Lord Northcliffe is often credited with inventing the 'human-interest' story, when he founded the Daily Mail 1896, 'written by office boys for office boys'. This brought the news, written in a new, crisp way, to the breakfast table of the masses. Northcliffe demanded his reporters supply those readers 'a murder a day'. The Daily Express followed in 1900 and the Daily Mirror - the first of them in a tabloid format - in 1903.
bimbo and bingo journalism By and large, newspapers rewarded their owners with little money but a lot of prestige. That really changed in the 1980s, with what has been called 'bimbo and bingo journalism'.
The trend can be traced to 1969, when Rupert Murdoch, a young Australian newspaper publisher, bought both the News of the World and the Sun; both were moved down-market. By the mid 1970s, with its 'page-3 girls', the Sun had overtaken the Mirror, which had been the voice of the British working classes since 1945 and the biggest selling daily ever.
In May 1981 Rupert Murdoch did two things that have since become part of tabloid culture: he introduced a bingo game and cut the Sun's price from 12p to 10p. That year, too, Lady Diana Spencer married Prince Charles, and the legendary Kelvin McKenzie took over as the paper's editor. In one swoop, the Sun had McKenzie, a price cut, bingo and Lady Di. The super soar-away Sun was Sun-stoppable, Sun-beatable and selling over 4 million copies a day. Murdoch's profitability was assured in the 1980s, thanks to cuts in the number of staff, new technology and a sympathetiic Tory government that helped him get rid of the printing unions and move to new premises outside Fleet Street.
Over a decade later a young leader of the Labour Party, Tony Blair, confident he could beat the Tories, went to see Rupert Murdoch. Murdoch gave Blair his blessing and under a new editor, Stuart Higgins, the Sun backed New Labour and it won the election. Such is the power of the tabloids. the Irish experience
Our tabloid culture for many years simply consisted of buying English tabloids, a practice much condemned in the 1940s and 1950s. In The Imported Press, A National Menace - Some Remedies, published in 1950, Father R S Devane wrote: 'The process of Anglicisation, about which so much was heard at the beginning of this century, has rapidly, though unconsciously, gone on and in such proportion the freedom of the Irish mind has been lost. One of the chief factors in Anglicisation has been the importation of British papers.'
Our own tabloid tradition starts somewhat later; in 1973 the Sunday World was founded. Its attempt to introduce the culture of page 3 was very tame - 25 years ago it was the actress Jeananne Crowley in a tee-shirt. For many years it was our only tabloid and sat rather cheekily within the Irish media. A decade ago, it was joined by the Star, a joint venture between Independent Newspapers and the Daily Star in Britain. It was founded in order to head off the Sun in Ireland and so that Tony O'Reilly's Independent Newspapers would have a newspaper for every market segment, thus limiting the effect of Murdoch.

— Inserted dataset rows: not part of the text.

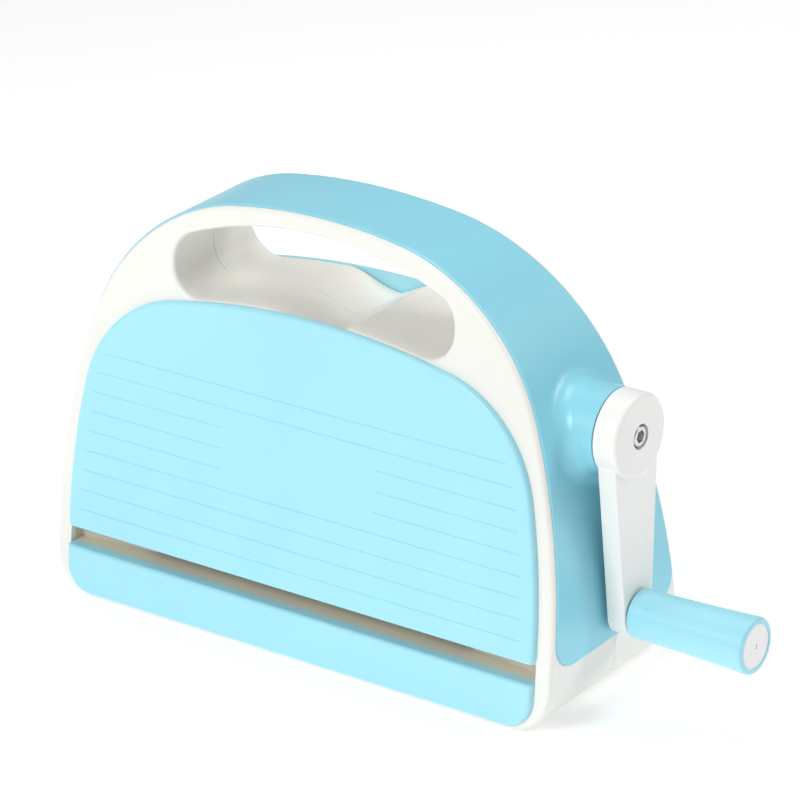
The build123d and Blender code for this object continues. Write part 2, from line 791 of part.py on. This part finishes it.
pinion_turn = 0.0
idler_turn = meshing_turn(pinion_turn, pinion_teeth, crank_centre, idler_teeth, idler_centre)
upper_turn = meshing_turn(idler_turn, idler_teeth, idler_centre, upper_teeth, upper_centre)
lower_turn = meshing_turn(upper_turn, upper_teeth, upper_centre, lower_teeth, lower_centre)

save(roller(upper_roller_radius, upper_journal_radius, upper_centre, upper_hub), "upper_roller")
save(roller(lower_roller_radius, lower_journal_radius, lower_centre, lower_hub), "lower_roller")
save(gear(upper_teeth, upper_turn, upper_centre, upper_journal_radius, upper_hub), "upper_roller_gear")
save(gear(lower_teeth, lower_turn, lower_centre, lower_journal_radius, lower_hub), "lower_roller_gear")
save(gear(pinion_teeth, pinion_turn, crank_centre, crank_shaft_radius, pinion_hub), "crank_pinion")
save(gear(idler_teeth, idler_turn, idler_centre, idler_pin_radius + running_fit, 0), "idler_gear")
save(pin_hole(upper_centre, upper_hub), "upper_gear_pin")
save(pin_hole(lower_centre, lower_hub), "lower_gear_pin")
save(pin_hole(crank_centre, pinion_hub), "crank_pinion_pin")

save(disc(idler_pin_radius, idler_centre, plate_inner, gear_end + idler_pin_tail), "idler_pin")
save(retaining_ring(idler_pin_radius, idler_centre, gear_end + idler_ring_gap), "idler_ring")


def plate_bushes(journal, centre):
    """Bushes for one journal in both side plates."""
    with BuildPart() as piece:
        for start in (-plate_outer, plate_inner):
            add(disc(journal + bush_wall, centre, start, start + plate_thickness, journal + running_fit))
    return piece.part


save(plate_bushes(upper_journal_radius, upper_centre), "upper_roller_bushes")
save(plate_bushes(lower_journal_radius, lower_centre), "lower_roller_bushes")

ring_step = ring_gap + ring_thickness
save(retaining_ring(upper_journal_radius, upper_centre, -plate_outer - ring_step), "upper_roller_ring")
save(retaining_ring(lower_journal_radius, lower_centre, -plate_outer - ring_step), "lower_roller_ring")

bush_outer = crank_shaft_radius + bush_wall
bush_bore = crank_shaft_radius + running_fit
save(disc(bush_outer, crank_centre, plate_inner, plate_outer, bush_bore), "crank_plate_bush")
save(disc(bush_outer, crank_centre, boss_inner, boss_end, bush_bore), "crank_boss_bush")
save(retaining_ring(crank_shaft_radius, crank_centre, plate_inner - ring_step), "crank_ring")

recess_floor = hub_outer - screw_recess_depth
shaft_end = recess_floor - arm_floor
screw_tip = shaft_end - crank_screw_length

with BuildPart() as crank_shaft:
    add(disc(crank_shaft_radius, crank_centre, plate_inner - crank_shaft_tail, shaft_end))
    add(pin_hole(crank_centre, pinion_hub), mode=Mode.SUBTRACT)
    add(disc(crank_screw_radius, crank_centre, screw_tip - screw_hole_spare, shaft_end), mode=Mode.SUBTRACT)
save(crank_shaft.part, "crank_shaft")

# ---------------------------------------------------------------- crank arm and grip

with BuildPart() as hub:
    add(disc(boss_radius, crank_centre, hub_inner, hub_outer))
    fillet(hub.edges().sort_by(Axis.X)[-1], radius=hub_edge_radius)

with BuildPart() as crank_arm:
    with BuildSketch(Plane.YZ.offset(arm_inner)):
        with Locations(crank_centre):
            Circle(arm_neck_radius)
        with Locations(grip_centre):
            Circle(arm_end_radius)
        make_hull()
    extrude(amount=arm_thickness)
    fillet(crank_arm.faces().sort_by(Axis.X)[-1].edges(), radius=arm_edge_radius)
    add(hub.part)
    add(disc(screw_recess_radius, crank_centre, recess_floor, hub_outer + through), mode=Mode.SUBTRACT)
    add(disc(crank_shaft_radius, crank_centre, hub_inner - through, shaft_end), mode=Mode.SUBTRACT)
    add(disc(crank_screw_radius + screw_clearance, crank_centre, hub_inner, hub_outer), mode=Mode.SUBTRACT)
    add(disc(spindle_radius, grip_centre, arm_inner + arm_floor, hub_outer), mode=Mode.SUBTRACT)
save(crank_arm.part, "crank_arm")

washer_outer = screw_recess_radius - screw_clearance
washer_bore = crank_screw_radius + screw_clearance
head_start = recess_floor + washer_thickness
head_end = head_start + crank_screw_head
save(disc(washer_outer, crank_centre, recess_floor, head_start, washer_bore), "crank_washer")

with BuildPart() as crank_screw:
    add(disc(crank_screw_radius, crank_centre, screw_tip, head_start))
    add(disc(crank_screw_head_radius, crank_centre, head_start, head_end))
    fillet(crank_screw.edges().sort_by(Axis.X)[-1], radius=crank_screw_head_edge)
    with BuildSketch(Plane.YZ.offset(head_end - crank_screw_hex_depth)):
        with Locations(crank_centre):
            RegularPolygon(crank_screw_hex_radius, 6)
    extrude(amount=crank_screw_hex_depth, mode=Mode.SUBTRACT)
save(crank_screw.part, "crank_screw")

save(disc(spindle_radius, grip_centre, arm_inner + arm_floor, pocket_start + spindle_tail), "grip_spindle")
save(retaining_ring(spindle_radius, grip_centre, pocket_start + grip_ring_gap), "grip_ring")


def outer_vertices(sketch):
    """Vertices on the grip's outer profile, from the arm outwards."""
    outside = sketch.vertices().filter_by(lambda v: v.Y > grip_height + spindle_radius)
    return outside.sort_by(Axis.X)


with BuildPart() as grip:
    with BuildSketch(Plane.XZ) as grip_half:
        root = (grip_start, grip_height + grip_root_radius)
        waist = ((grip_start + grip_end) / 2, grip_height + grip_root_radius + grip_waist_gain)
        tip = (grip_end, grip_height + grip_tip_radius)
        with BuildLine():
            Spline(root, waist, tip, tangents=[(1, 0), (1, grip_tip_slope)])
            Polyline(tip, (grip_end, grip_height), (grip_start, grip_height), root)
        make_face()
        fillet(outer_vertices(grip_half)[-1], radius=grip_edge_radius)
        fillet(outer_vertices(grip_half)[0], radius=grip_root_edge_radius)
    revolve(axis=Axis((0, 0, grip_height), (1, 0, 0)))
    spindle_bore = disc(spindle_radius + spindle_fit, grip_centre, grip_start - through, grip_end + through)
    add(spindle_bore, mode=Mode.SUBTRACT)
    add(disc(grip_pocket_radius, grip_centre, pocket_start, grip_end + through), mode=Mode.SUBTRACT)
    cap_start = grip_end - grip_cap_recess - grip_cap_thickness
    add(disc(grip_cap_radius, grip_centre, cap_start, grip_end + through), mode=Mode.SUBTRACT)
save(grip.part, "grip")

with BuildPart() as grip_cap:
    cap_end = cap_start + grip_cap_thickness
    add(disc(grip_cap_radius, grip_centre, cap_start, cap_end))
    add(disc(gate_mark_radius, grip_centre, cap_end - gate_mark_depth, cap_end + through), mode=Mode.SUBTRACT)
save(grip_cap.part, "grip_cap")
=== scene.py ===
import json
import math

import bpy
from mathutils import Matrix, Vector


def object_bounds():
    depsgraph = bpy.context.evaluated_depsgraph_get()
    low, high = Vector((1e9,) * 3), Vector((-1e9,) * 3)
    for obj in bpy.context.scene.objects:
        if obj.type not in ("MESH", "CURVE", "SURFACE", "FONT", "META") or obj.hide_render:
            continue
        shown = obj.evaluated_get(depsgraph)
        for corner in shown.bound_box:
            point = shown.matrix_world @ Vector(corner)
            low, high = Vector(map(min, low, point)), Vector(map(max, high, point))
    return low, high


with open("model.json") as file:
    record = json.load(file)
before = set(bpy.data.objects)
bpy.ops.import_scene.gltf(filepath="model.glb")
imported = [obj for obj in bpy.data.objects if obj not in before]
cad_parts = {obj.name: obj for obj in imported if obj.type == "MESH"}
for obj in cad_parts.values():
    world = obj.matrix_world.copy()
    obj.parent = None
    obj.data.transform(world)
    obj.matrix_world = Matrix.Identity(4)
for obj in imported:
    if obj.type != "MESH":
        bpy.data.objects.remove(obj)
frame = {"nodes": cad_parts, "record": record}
cad_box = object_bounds()

# ------------------------------------------------------------------ camera

CAMERA_AZIMUTH = math.radians(37.13)
CAMERA_ELEVATION = math.radians(23.90)
CAMERA_ROLL = math.radians(-1.98)
CAMERA_DISTANCE = 1.648
CAMERA_TARGET = Vector((0.0221, 0.0, 0.0999))
CAMERA_LENS = 192.4
CAMERA_SENSOR = 36.0
CLIP_NEAR = 0.05
CLIP_FAR = 20.0


def make_camera():
    """Long lens from the front and the crank end, a little above, with a slight roll."""
    a, e = CAMERA_AZIMUTH, CAMERA_ELEVATION
    back = Vector((math.sin(a) * math.cos(e), -math.cos(a) * math.cos(e), math.sin(e)))
    right = Vector((math.cos(a), math.sin(a), 0))
    up = back.cross(right)
    c, s = math.cos(CAMERA_ROLL), math.sin(CAMERA_ROLL)
    right, up = c * right + s * up, c * up - s * right
    data = bpy.data.cameras.new("camera")
    data.lens = CAMERA_LENS
    data.sensor_width = CAMERA_SENSOR
    data.clip_start = CLIP_NEAR
    data.clip_end = CLIP_FAR
    camera = bpy.data.objects.new("camera", data)
    bpy.context.scene.collection.objects.link(camera)
    turn = Matrix((right, up, back)).transposed().to_4x4()
    camera.matrix_world = Matrix.Translation(CAMERA_TARGET + back * CAMERA_DISTANCE) @ turn
    bpy.context.scene.camera = camera


make_camera()

# ------------------------------------------------------------------ studio

AIM = (0.0, 0.0, 0.08)
WORLD_STRENGTH = 0.32
SOFTBOXES = [  # name, place, size in metres, power in watts
    ("key", (-0.3, -1.5, 1.0), 0.7, 15.0),
    ("top", (-0.1, 0.2, 1.6), 0.8, 7.5),
    ("side", (1.0, 0.75, 1.15), 0.45, 6.8),
]
FLOOR_REACH = 6.0
FLOOR_WHITE = (0.88, 0.88, 0.88, 1)
FLOOR_ROUGHNESS = 0.65
FLOOR_GLOW = 0.32


def area_light(name, place, size, power):
    """Square white softbox aimed at the machine."""
    data = bpy.data.lights.new(name, "AREA")
    data.shape = "SQUARE"
    data.size = size
    data.energy = power
    light = bpy.data.objects.new(name, data)
    bpy.context.scene.collection.objects.link(light)
    place = Vector(place)
    aim = Vector(AIM) - place
    light.matrix_world = Matrix.Translation(place) @ aim.to_track_quat("-Z", "Y").to_matrix().to_4x4()


def make_studio():
    """White surroundings, a pale floor and three softboxes."""
    world = bpy.data.worlds.new("studio")
    bpy.context.scene.world = world
    world.use_nodes = True
    background = world.node_tree.nodes["Background"]
    background.inputs["Color"].default_value = (1.0, 1.0, 1.0, 1)
    background.inputs["Strength"].default_value = WORLD_STRENGTH
    for softbox in SOFTBOXES:
        area_light(*softbox)

    mesh = bpy.data.meshes.new("floor")
    reach, low = FLOOR_REACH, cad_box[0].z
    corners = [(-reach, -reach, low), (reach, -reach, low), (reach, reach, low), (-reach, reach, low)]
    mesh.from_pydata(corners, [], [(0, 1, 2, 3)])
    floor = bpy.data.objects.new("floor", mesh)
    bpy.context.scene.collection.objects.link(floor)
    material = bpy.data.materials.new("floor_white")
    material.use_nodes = True
    shader = material.node_tree.nodes["Principled BSDF"]
    shader.inputs["Base Color"].default_value = FLOOR_WHITE
    shader.inputs["Roughness"].default_value = FLOOR_ROUGHNESS
    shader.inputs["Emission Color"].default_value = (1, 1, 1, 1)
    shader.inputs["Emission Strength"].default_value = FLOOR_GLOW
    mesh.materials.append(material)


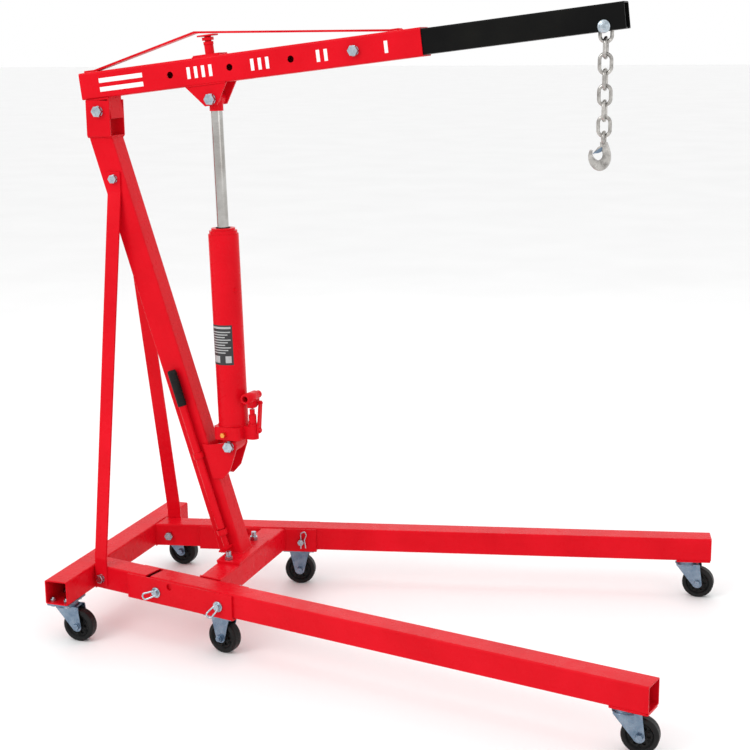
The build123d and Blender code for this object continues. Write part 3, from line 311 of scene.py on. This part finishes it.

Over time it has evolved into an Irish tabloid with far less material from its English sister title. However, British tabloids still sell in Ireland. The Sun sells 75,522 daily; the Mirror, 42,365; the Daily Mail, poised in Britain to overtaken the Mirror for the first time, sells 6,127. On Sunday the News of the World sells 153,532; the Sunday Mirror, 46,783; and the Mail on Sunday, 10,483. The Star sells an average of 85,202, while the Sunday World sells 303,964. (By way of comparison, daily sales of The Irish Times are more than 100,000, and growing.)
But whatever the overlap now, the Irish newspaper tradition is very different from that of Britain. Ours was a newspaper culture born of the political culture of the 19th century. Far from seeking 'human-interest' stories, the Irish newspapers were engaged in the political struggles of the day: the campaign for Catholic emancipation, the Land League and Home Rule.
Following independence, the Irish Independent supported the more conservative, pro-Treaty side; The Irish Times continued its support of the Anglo-Irish. In the late 1920s and early 1930s, Fianna Fail, under Eamon De Valera, realised it needed a newspaper if it was to become a major force in Irish constitutional politics. However, rather than found a party newspaper, De Valera funded a newspaper, with financial help from Irish Americans; the Irish Press would reflect nationalist Ireland and be editorially sympathetic to Fianna Fail.
All three newspapers saw their role as essentially serious. Politics dominated their front pages, as it still does. The Independent did go in for some human interest stories, but they tended to be mild and reflected its conservative and Catholic stance.